Early evening drapes itself in hazy light and a kind of warmth which is too heavy, too insistent. I finish my espresso as I stare out the upstairs window into the street. The sun is too high but that’s all I ever say. I’m dying to write but all that spills out of my empty brain are these few words worth so little. I read somewhere that fame is what most people crave not realizing it’s the best way to kill off your creativity. Privacy is a must, secrecy a necessity, and these days we are hella short on both. A friend sent me something by Hemingway about having to do the work of writing for no applause. I get that. I do that.

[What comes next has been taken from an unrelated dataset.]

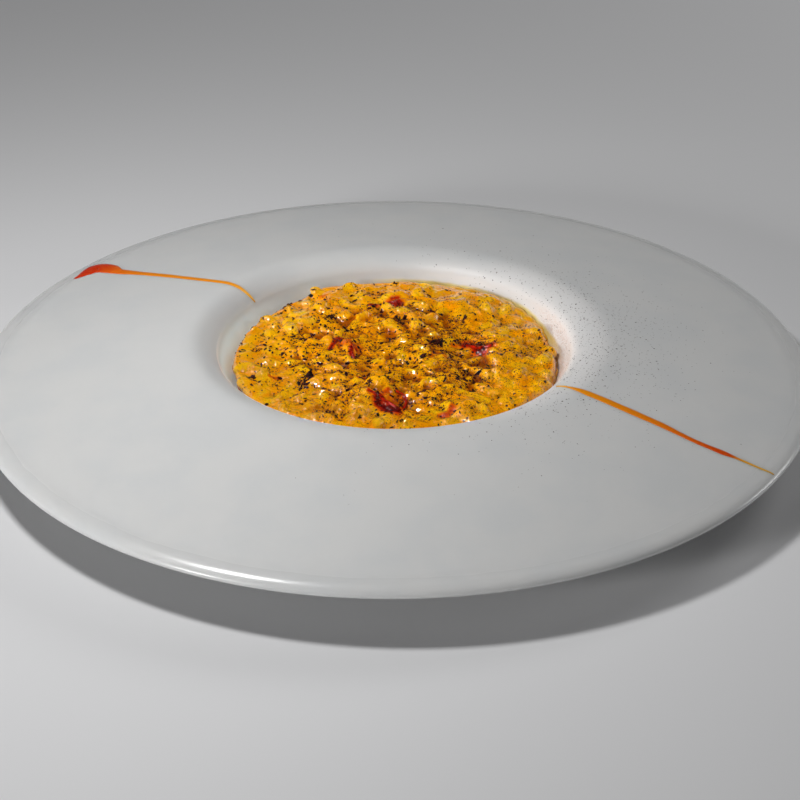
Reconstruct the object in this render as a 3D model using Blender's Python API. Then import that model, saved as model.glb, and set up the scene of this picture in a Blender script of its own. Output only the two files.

I used to do it with a lot more magic, a lot more lust and juice. Lust for what I am not really sure anymore. But I did have this thought earlier today as I drank coffee and stood at the copier machine: where has the magic gone? I swear I once had it. I once had poetry and desire, visions and hungers, thirsts, cravings. Part of my trouble, of course, I know. But also the beauty of words, their power to seduce, electrify, and enchant, once held me completely captive to their charms. I struggle to even grasp any of that now, in this muggy regular late afternoon. What used to excite me simply doesn’t anymore.

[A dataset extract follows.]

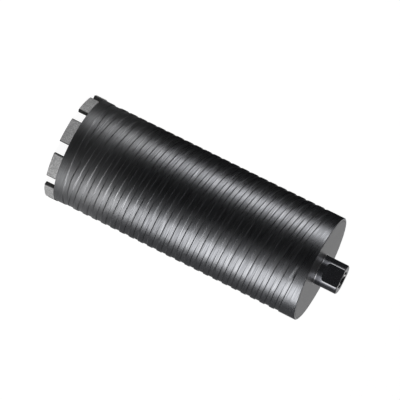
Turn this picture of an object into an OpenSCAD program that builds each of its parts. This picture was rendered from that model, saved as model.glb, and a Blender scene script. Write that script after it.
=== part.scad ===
// Diamond core bit for drilling a 102 mm hole in masonry.
// It stands on the cutting faces of its segments at z = 0, with its axis on Z.
// The threaded hub points up, and the two wrench flats face -Y and +Y.

/* [Crown] */
// Outer diameter over the diamond segments, which is the hole's diameter
crown_d = 102; // [80:0.5:150]
// Number of diamond segments round the rim
segment_count = 9; // [6:1:10]
// Length of each segment along its outer arc
segment_l = 24; // [16:0.5:25]
// Height of each segment, from its cutting face to the tube's rim
segment_h = 9.2; // [6:0.1:14]
// Thickness of each segment across the tube's wall
segment_w = 4; // [3.6:0.1:5]
// How far each segment stands out past the tube's outer face
segment_proud = 0.75; // [0.3:0.05:1]
// Chamfer along both cutting edges of each segment
segment_chamfer = 0.4; // [0.1:0.1:1]
// Direction of the first segment's middle, in degrees from the X axis
segment_turn = 17.4; // [0:0.1:40]

/* [Barrel] */
// Length of the tube, from the segments to its back end
barrel_l = 244; // [120:1:400]
// Wall thickness of the tube beside its grooves
barrel_wall = 2.5; // [2:0.1:3]
// Chamfer round the outside of the tube's back end
barrel_chamfer = 0.5; // [0.1:0.1:1]

/* [Grooves] */
// Number of grooves that wind side by side up the tube
groove_starts = 4; // [1:1:6]
// Distance up the tube from one groove's middle to the next
groove_pitch = 9.5; // [7:0.1:14]
// Width of each groove at the tube's surface
groove_w = 5; // [3:0.1:6]
// Depth of the grooves
groove_depth = 0.65; // [0.3:0.05:1]
// Slope of the grooves' sides, in degrees from straight out
groove_slope = 45; // [10:1:50]
// Height of the plain band between the tube's rim and its ring groove
rim_band = 9.1; // [4:0.1:20]
// Height of the plain band between the grooves and the tube's back end
back_band = 8.5; // [4:0.1:20]
// Direction in which the first groove leaves the ring groove, in degrees from the X axis
groove_turn = 36.7; // [0:0.1:90]
// Angle round the tube over which each groove fades out at its back end
fade_turn = 15; // [5:1:30]

/* [Back plate] */
// Thickness of the plate that closes the tube
plate_t = 8; // [5:0.5:12]
// Gap all round the plate and the hub's spigot, which the weld bridges
weld_gap = 0.1; // [0:0.05:0.3]

/* [Hub] */
// Diameter of the hub
hub_d = 28; // [25:0.5:36]
// Length of the hub, from the back plate to its end
hub_l = 22; // [16:0.5:40]
// Width across the two wrench flats
flats_w = 22; // [19:0.5:24]
// Round collar between the back plate and the wrench flats
collar_l = 5.6; // [3:0.1:8]
// Radius that the cutter leaves where each flat runs out
flat_runout_r = 3; // [1:0.5:5]
// Chamfer round the outside of the hub's end
hub_chamfer = 0.8; // [0.2:0.1:1.4]
// Leg of the weld fillet round the foot of the hub
weld_leg = 1.1; // [0.4:0.1:2]
// Diameter of the hub's spigot, which sits in the back plate
spigot_d = 20; // [18:0.5:24]

/* [Thread] */
// Diameter inside the crests of the 5/8-11 female thread
thread_bore_d = 13.6; // [10:0.1:14]
// Diameter of the countersink at the thread's mouth
thread_mouth_d = 16.6; // [15:0.1:18]

/* [Hidden] */

// Reach of a cutter past the face that it cuts
over = 1;
// How far a groove's cutter has risen clear of the tube where the groove ends
fade_clear = 0.25;
// Smoothness of what is drawn round
$fn = 120;
// Sections of a groove in each full turn
groove_steps = 48;

crown_r = crown_d / 2;
barrel_r = crown_r - segment_proud;
barrel_bore_r = barrel_r - barrel_wall;
barrel_bottom = segment_h;
barrel_top = barrel_bottom + barrel_l;
segment_angle = segment_l / crown_r * 180 / PI;

ring_z = barrel_bottom + rim_band + groove_w / 2;
fade_z = barrel_top - back_band - groove_w / 2;
groove_turns = (fade_z - ring_z) / (groove_pitch * groove_starts);
groove_sections = ceil(groove_turns * groove_steps);

plate_bottom = barrel_top - plate_t;
hub_top = barrel_top + hub_l;

// Half the width of a groove at a height above the tube's surface, which is negative in the groove
function groove_half(height) = groove_w / 2 + height * tan(groove_slope);

// The four corners of one groove's section at a share of its way up the tube
function groove_section(share) =
    let (turn = groove_turn - 360 * groove_turns * share,
         z = ring_z + (fade_z - ring_z) * share,
         turn_left = 360 * groove_turns * (1 - share),
         rise = max(0, 1 - turn_left / fade_turn) * (groove_depth + fade_clear),
         floor_r = (barrel_r - groove_depth) / cos(180 / groove_steps) + rise,
         mouth_r = barrel_r + over + rise,
         floor_half = groove_half(-groove_depth),
         mouth_half = groove_half(over))
    [[floor_r * cos(turn), floor_r * sin(turn), z - floor_half],
     [mouth_r * cos(turn), mouth_r * sin(turn), z - mouth_half],
     [mouth_r * cos(turn), mouth_r * sin(turn), z + mouth_half],
     [floor_r * cos(turn), floor_r * sin(turn), z + floor_half]];

// Cutter for one helical groove, which rises as it turns clockwise seen from above
module spiral_cutter() {
    sections = [for (i = [0:groove_sections]) groove_section(i / groove_sections)];
    corners = len(sections[0]);
    last = corners * groove_sections;
    points = [for (section = sections) each section];
    sides = [for (i = [0:groove_sections - 1], k = [0:corners - 1])
        let (a = corners * i + k, b = corners * i + (k + 1) % corners)
        each [[a, a + corners, b], [b, a + corners, b + corners]]];
    start_face = [for (k = [0:corners - 1]) k];
    end_face = [for (k = [corners - 1:-1:0]) last + k];
    polyhedron(points, concat([start_face], sides, [end_face]));
}

// Cutter for the ring groove that the helical grooves run out of
module ring_cutter() {
    rotate_extrude()
        polygon([[barrel_r - groove_depth, ring_z - groove_half(-groove_depth)],
                 [barrel_r + over, ring_z - groove_half(over)],
                 [barrel_r + over, ring_z + groove_half(over)],
                 [barrel_r - groove_depth, ring_z + groove_half(-groove_depth)]]);
}

// Steel tube, open at the crown, with its grooves on the outside
module barrel() {
    color("#4c4e53")
    difference() {
        rotate_extrude()
            polygon([[barrel_bore_r, barrel_bottom],
                     [barrel_r, barrel_bottom],
                     [barrel_r, barrel_top - barrel_chamfer],
                     [barrel_r - barrel_chamfer, barrel_top],
                     [barrel_bore_r, barrel_top]]);
        ring_cutter();
        for (start = [0:groove_starts - 1])
            rotate([0, 0, 360 * start / groove_starts]) spiral_cutter();
    }
}

// Disc welded into the tube's back end, flush with it
module back_plate() {
    color("#77797d")
    difference() {
        translate([0, 0, plate_bottom])
            cylinder(h = plate_t, r = barrel_bore_r - weld_gap);
        translate([0, 0, plate_bottom - over])
            cylinder(h = plate_t + 2 * over, d = spigot_d + 2 * weld_gap);
    }
}

// Turned outline of the hub and its spigot, with the weld fillet as a hollow arc
module hub_outline() {
    fillet = [for (turn = [0:10:90])
        [hub_d / 2 + weld_leg * (1 - sin(turn)), barrel_top + weld_leg * (1 - cos(turn))]];
    polygon(concat(
        [[0, plate_bottom], [spigot_d / 2, plate_bottom], [spigot_d / 2, barrel_top]],
        fillet,
        [[hub_d / 2, hub_top - hub_chamfer], [hub_d / 2 - hub_chamfer, hub_top], [0, hub_top]]));
}

// Cutter for the wrench flat on the +Y side, with a round run-out at its foot
module flat_cutter() {
    foot_z = barrel_top + collar_l + flat_runout_r;
    translate([-hub_d, flats_w / 2, foot_z])
        cube([2 * hub_d, hub_d, hub_l]);
    translate([-hub_d, flats_w / 2 + flat_runout_r, foot_z])
        rotate([0, 90, 0]) cylinder(h = 2 * hub_d, r = flat_runout_r);
}

// Threaded hub, drilled through for water and welded into the back plate
module hub() {
    countersink_h = (thread_mouth_d - thread_bore_d) / 2;
    color("#2b2c30")
    difference() {
        rotate_extrude() hub_outline();
        translate([0, 0, plate_bottom - over])
            cylinder(h = plate_t + hub_l + 2 * over, d = thread_bore_d);
        translate([0, 0, hub_top - countersink_h])
            cylinder(h = countersink_h + over, d1 = thread_bore_d, d2 = thread_mouth_d + 2 * over);
        for (side = [0, 180])
            rotate([0, 0, side]) flat_cutter();
    }
}

// One diamond segment, counted round from the first one
module segment(number) {
    inner_r = crown_r - segment_w;
    turn = segment_turn + 360 * (number - 1) / segment_count;
    color("#8b8c8f")
    rotate([0, 0, turn - segment_angle / 2])
        rotate_extrude(angle = segment_angle)
            polygon([[inner_r + segment_chamfer, 0],
                     [crown_r - segment_chamfer, 0],
                     [crown_r, segment_chamfer],
                     [crown_r, segment_h],
                     [inner_r, segment_h],
                     [inner_r, segment_chamfer]]);
}

barrel();
back_plate();
hub();
for (number = [1:segment_count])
    segment(number);
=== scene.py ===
# %% [markdown]
# # A diamond core bit
#
# A core bit drills a round hole in masonry and leaves the core standing inside the tube.
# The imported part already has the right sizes, so it is loaded first as a fixed frame.
# What follows builds finer surfaces and finishes round it, and never moves or resizes it.

# %% Load the frame
import math

import bmesh
import bpy
import numpy as np
from mathutils import Matrix, Vector


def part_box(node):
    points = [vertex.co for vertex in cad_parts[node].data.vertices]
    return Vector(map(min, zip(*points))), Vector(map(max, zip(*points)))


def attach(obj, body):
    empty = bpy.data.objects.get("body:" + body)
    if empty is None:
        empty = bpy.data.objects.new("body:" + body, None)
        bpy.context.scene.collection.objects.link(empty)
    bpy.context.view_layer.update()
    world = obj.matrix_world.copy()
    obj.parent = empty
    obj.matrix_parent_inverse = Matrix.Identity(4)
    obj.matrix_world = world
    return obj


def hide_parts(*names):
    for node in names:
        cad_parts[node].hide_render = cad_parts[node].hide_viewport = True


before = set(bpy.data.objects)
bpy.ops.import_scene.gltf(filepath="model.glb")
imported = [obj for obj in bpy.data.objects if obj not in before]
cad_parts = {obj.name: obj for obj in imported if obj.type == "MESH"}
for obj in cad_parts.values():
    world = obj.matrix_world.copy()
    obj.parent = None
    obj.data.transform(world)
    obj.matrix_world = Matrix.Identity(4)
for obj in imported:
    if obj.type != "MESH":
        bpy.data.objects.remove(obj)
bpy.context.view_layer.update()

MM = 0.001

# %% [markdown]
# ## The camera
#
# The bit stands upright in its own frame, but the photograph shows it lying across the picture.
# So the camera is rolled about its line of sight, and looks a little down on the hub's end.
# A long lens from far away keeps the rims nearly parallel, as they are in the photograph.
# A camera can be placed by eye, but these numbers were solved for, which puts the rims, the
# sides and the segments within a pixel of where the photograph has them.

# %% Camera
CAMERA_UP_DEG = 11.289
CAMERA_ROLL_DEG = 116.366
CAMERA_DISTANCE = 2.6693
CAMERA_LENS_MM = 268.08
CAMERA_REACH = 50.0
SENSOR_MM = 36.0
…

I pick up a black ball point pen. Draw snakes wrapped around long stemmed roses in the pages of my notebook. They are not very good but it doesn’t matter, really. You know, I wanted to tell you that when a sick kind of oppressive menace grips a culture, one that demoralizes, shreds, skins, deadens you inside, there are no marchers in the streets screaming about it, because of the deadness. It is not a ferociousness which cries out in the heat of night but a colossal silence, a cripple of inability to speak, to dream, to flower. Each day is the same as the last, each day is as gray and plain and sad but not impossible to get through. Just emptier. More vacant. The way it happens is the magic slides away. Dismay disorders the soul and clouds the eyes.